Winter, at Kingcombe, is all about spring. I found the visitor centre closed and the tearoom occupied by decorators, but in the wildlife garden outside, a small group of people in boots and hats were staring earnestly at a small muddy pond. “I wondered – just an idea and I don’t know if it’ll work – but I did wonder about maybe, in the island, a… you know… a statue or something.” The speaker, a gentleman clutching a notebook, turned out to be Tony Bates, president of the Dorset Wildlife Trust and gardening aficionado. “A statue, hmmm?” Sam Hamer, West Dorset area manager, sounded diplomatically skeptical. “That could work.” They discussed where to plant the fernery and how to keep the pollinators happy all year round, and then scrutinized clumps of snowdrops in the flowerbeds. To garden, according to Audrey Hepburn, is to believe in tomorrow – and the team were already preparing the ground not for this spring, but next, when they would launch the Dorset Wildlife Trust’s wildlife gardening campaign in earnest.
Leaving them to their forward planning, I went for a walk. I headed up the lane and passed the farmhouse where a lichen-encrusted bench looked like it had been dredged up from a shipwreck. At the dogleg in the lane, a wide, muddy pathway forked up to the right. This section of the Wessex Ridgeway was more like a river: it gurgled and sparkled as I trudged upstream under the tunnel of arching naked trees, glad of my wellies.
I walked along the sunken track, the only sounds the distant roar of planes overhead and the rhythmic squelch of my boots. The footpath was lined with hazel hedges, trunks deeply fletched and keeled over sideways, new growth sprouting at right angles from horizontal trunks. Robins and the occasional wren wove their way through the wooded loom. On one side, the bank was covered with a thick cushion of moss. I tested its depth: my thumb disappeared up to the joint. I noticed a tiny whorl of bumpy green leaves, a cluster of buds in their centre – the first primrose of the year – about to bloom! Then I spotted another – and another. How had I not noticed them before?
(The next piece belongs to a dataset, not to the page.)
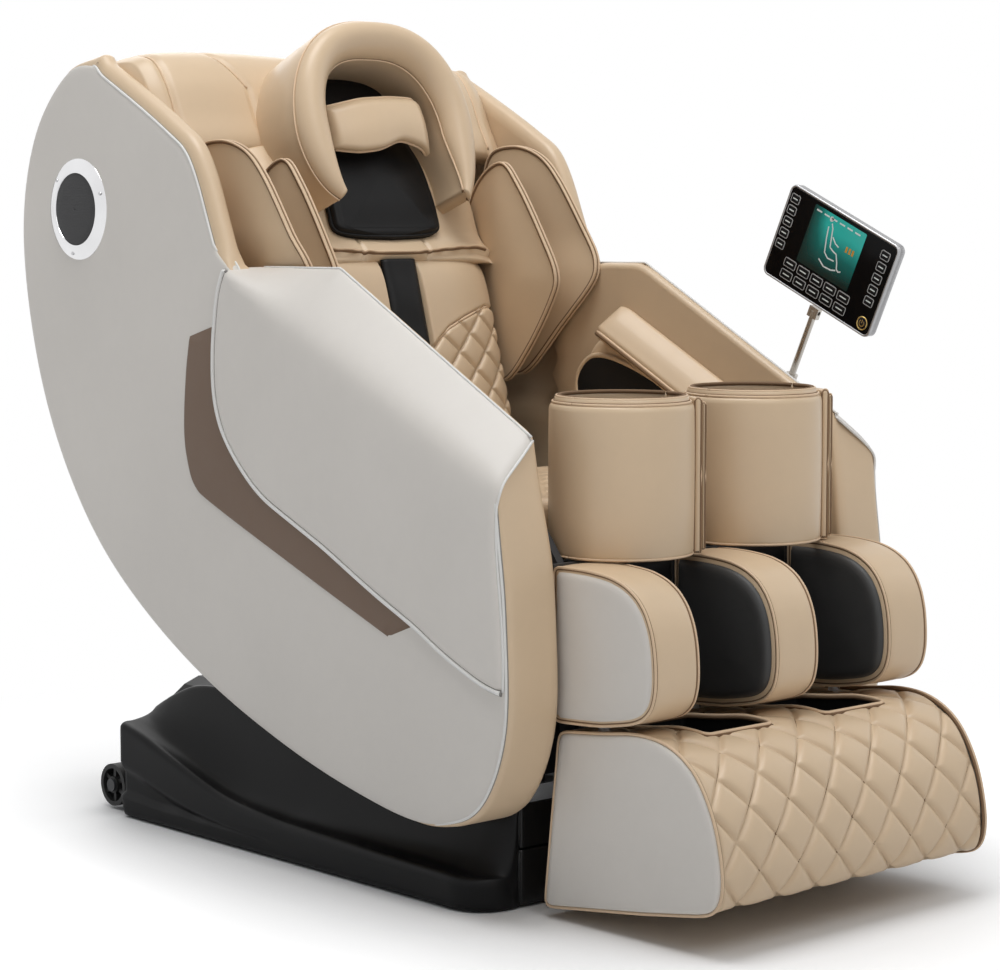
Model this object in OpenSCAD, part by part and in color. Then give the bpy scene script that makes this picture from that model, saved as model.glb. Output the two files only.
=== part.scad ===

That’s the thing about walking in the countryside, especially on your own. You spot something unique, extraordinary, exciting – and then like one of those 3D paintings, your eyes refocus, and snap: they’re all over the place. Walking in the woods, a bright red splotch on the ground caught my eye. It was so incongruously vivid in that winter wash of beige and brown leaf-litter, I thought it must be a coke bottle cap. On closer inspection, it turned out to be a fungus – a scarlet elf cup (Sarcoscypha coccinea) – and as soon as I’d seen one, of course, others popped into view as if by magic.
I realized I was missing so much, even at a slow walk, so I sat among the fallen leaves and simply looked. The pale tree trunks flared and faded in a slow strobe as the clouds chased across the sun. I noticed an old willow whose massive trunk bent over almost parallel to the ground. Its underside was deeply scored, its moss hung in tatters. It seemed more than simple wear and tear. Then I spotted the culprit lying on the ground: a roe deer antler. Seven inches long with three tines at one end and a ridged frill of bone at the other, it fit snug in my hand like the handle of a cup. We seemed made for each other.
The deer were all around – invisible yet present. Their prints in the soft earth far outnumbered those of humans, horses or dogs, and cylindrical tree guards lay scattered about like spent shotgun casings. And then I looked up – and our eyes met, for a fraction of a second matching each other startle for startle, and then the deer disappeared with a flash of white rump. I stayed frozen, and wondered, if I stayed still for long enough, whether my eyes would refocus and all the deer hidden among the trees would suddenly be revealed, like the primroses and the elf cups, there all the while at the edge of our sight, just waiting for us to pay attention.